### OBJECTIVE
Word for word, restate the lines from the start of the data below through the line containing "bpy.context.scene.collection.objects.link(holder)".

### DATA EXTRACT
-*-
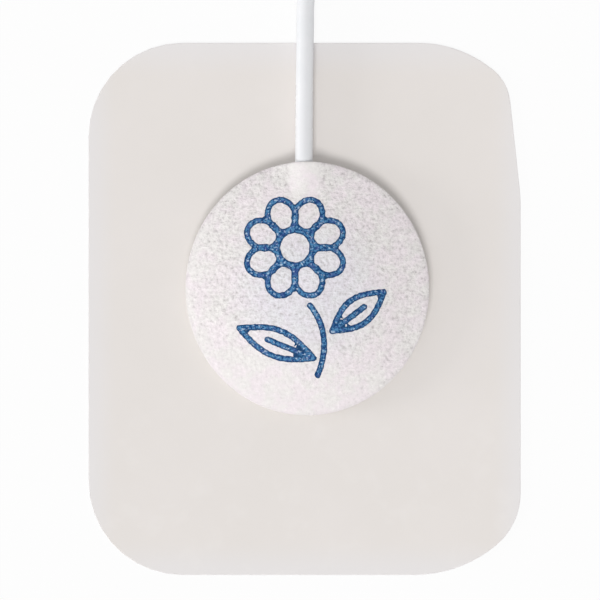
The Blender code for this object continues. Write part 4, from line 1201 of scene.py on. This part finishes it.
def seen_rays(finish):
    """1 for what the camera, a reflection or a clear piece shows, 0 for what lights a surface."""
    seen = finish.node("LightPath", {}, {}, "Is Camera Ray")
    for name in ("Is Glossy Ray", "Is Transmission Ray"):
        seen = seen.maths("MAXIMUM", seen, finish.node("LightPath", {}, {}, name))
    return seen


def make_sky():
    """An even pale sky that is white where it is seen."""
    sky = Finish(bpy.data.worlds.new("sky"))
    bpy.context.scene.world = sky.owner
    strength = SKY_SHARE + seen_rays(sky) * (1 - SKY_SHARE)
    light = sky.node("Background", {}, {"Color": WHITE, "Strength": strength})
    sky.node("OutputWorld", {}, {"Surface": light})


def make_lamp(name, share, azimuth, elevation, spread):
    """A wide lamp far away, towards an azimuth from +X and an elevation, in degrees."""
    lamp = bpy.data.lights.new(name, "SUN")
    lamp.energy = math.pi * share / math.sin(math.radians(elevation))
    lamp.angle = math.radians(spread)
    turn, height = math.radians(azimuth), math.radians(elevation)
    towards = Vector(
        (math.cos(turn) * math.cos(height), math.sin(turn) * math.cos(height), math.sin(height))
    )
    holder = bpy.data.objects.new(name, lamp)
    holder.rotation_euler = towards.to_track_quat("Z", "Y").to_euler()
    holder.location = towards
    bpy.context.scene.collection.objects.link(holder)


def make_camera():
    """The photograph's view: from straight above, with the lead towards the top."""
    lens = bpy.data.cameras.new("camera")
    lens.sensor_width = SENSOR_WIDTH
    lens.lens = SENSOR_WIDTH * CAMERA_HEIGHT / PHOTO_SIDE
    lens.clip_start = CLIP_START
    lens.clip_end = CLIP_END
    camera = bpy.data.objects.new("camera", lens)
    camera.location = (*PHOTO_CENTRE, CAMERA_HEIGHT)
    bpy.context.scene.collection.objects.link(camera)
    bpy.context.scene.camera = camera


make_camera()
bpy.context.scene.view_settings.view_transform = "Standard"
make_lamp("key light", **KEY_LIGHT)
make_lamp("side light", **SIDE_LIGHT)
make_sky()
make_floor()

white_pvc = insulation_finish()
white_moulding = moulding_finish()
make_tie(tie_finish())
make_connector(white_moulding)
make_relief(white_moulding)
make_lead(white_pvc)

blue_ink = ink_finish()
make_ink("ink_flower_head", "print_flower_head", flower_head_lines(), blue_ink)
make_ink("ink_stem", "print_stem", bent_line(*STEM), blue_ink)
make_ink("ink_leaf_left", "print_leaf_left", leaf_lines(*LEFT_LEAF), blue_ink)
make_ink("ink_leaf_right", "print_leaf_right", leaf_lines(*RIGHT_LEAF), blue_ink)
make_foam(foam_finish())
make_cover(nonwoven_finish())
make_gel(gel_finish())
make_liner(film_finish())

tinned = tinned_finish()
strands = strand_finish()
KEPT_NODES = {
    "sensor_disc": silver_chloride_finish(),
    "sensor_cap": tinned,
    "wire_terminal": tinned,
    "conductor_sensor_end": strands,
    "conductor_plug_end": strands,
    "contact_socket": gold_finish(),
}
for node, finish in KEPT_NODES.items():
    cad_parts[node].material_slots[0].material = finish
-*-
### SOLUTION TO THIS EXERCISE
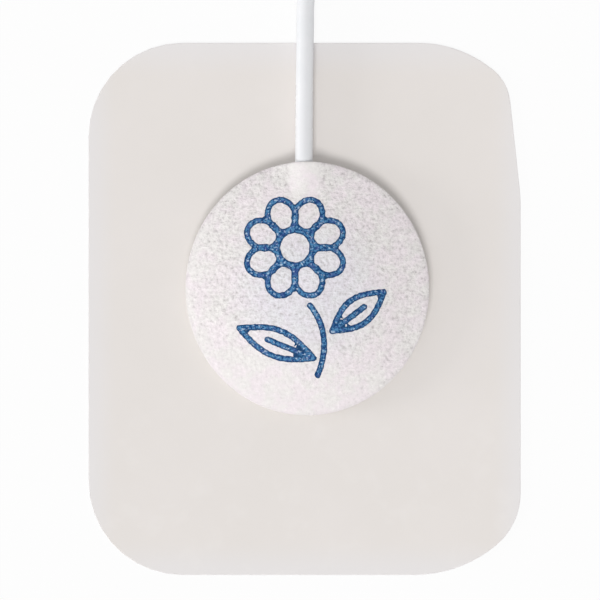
The Blender code for this object continues. Write part 4, from line 1201 of scene.py on. This part finishes it.
def seen_rays(finish):
    """1 for what the camera, a reflection or a clear piece shows, 0 for what lights a surface."""
    seen = finish.node("LightPath", {}, {}, "Is Camera Ray")
    for name in ("Is Glossy Ray", "Is Transmission Ray"):
        seen = seen.maths("MAXIMUM", seen, finish.node("LightPath", {}, {}, name))
    return seen


def make_sky():
    """An even pale sky that is white where it is seen."""
    sky = Finish(bpy.data.worlds.new("sky"))
    bpy.context.scene.world = sky.owner
    strength = SKY_SHARE + seen_rays(sky) * (1 - SKY_SHARE)
    light = sky.node("Background", {}, {"Color": WHITE, "Strength": strength})
    sky.node("OutputWorld", {}, {"Surface": light})


def make_lamp(name, share, azimuth, elevation, spread):
    """A wide lamp far away, towards an azimuth from +X and an elevation, in degrees."""
    lamp = bpy.data.lights.new(name, "SUN")
    lamp.energy = math.pi * share / math.sin(math.radians(elevation))
    lamp.angle = math.radians(spread)
    turn, height = math.radians(azimuth), math.radians(elevation)
    towards = Vector(
        (math.cos(turn) * math.cos(height), math.sin(turn) * math.cos(height), math.sin(height))
    )
    holder = bpy.data.objects.new(name, lamp)
    holder.rotation_euler = towards.to_track_quat("Z", "Y").to_euler()
    holder.location = towards
    bpy.context.scene.collection.objects.link(holder)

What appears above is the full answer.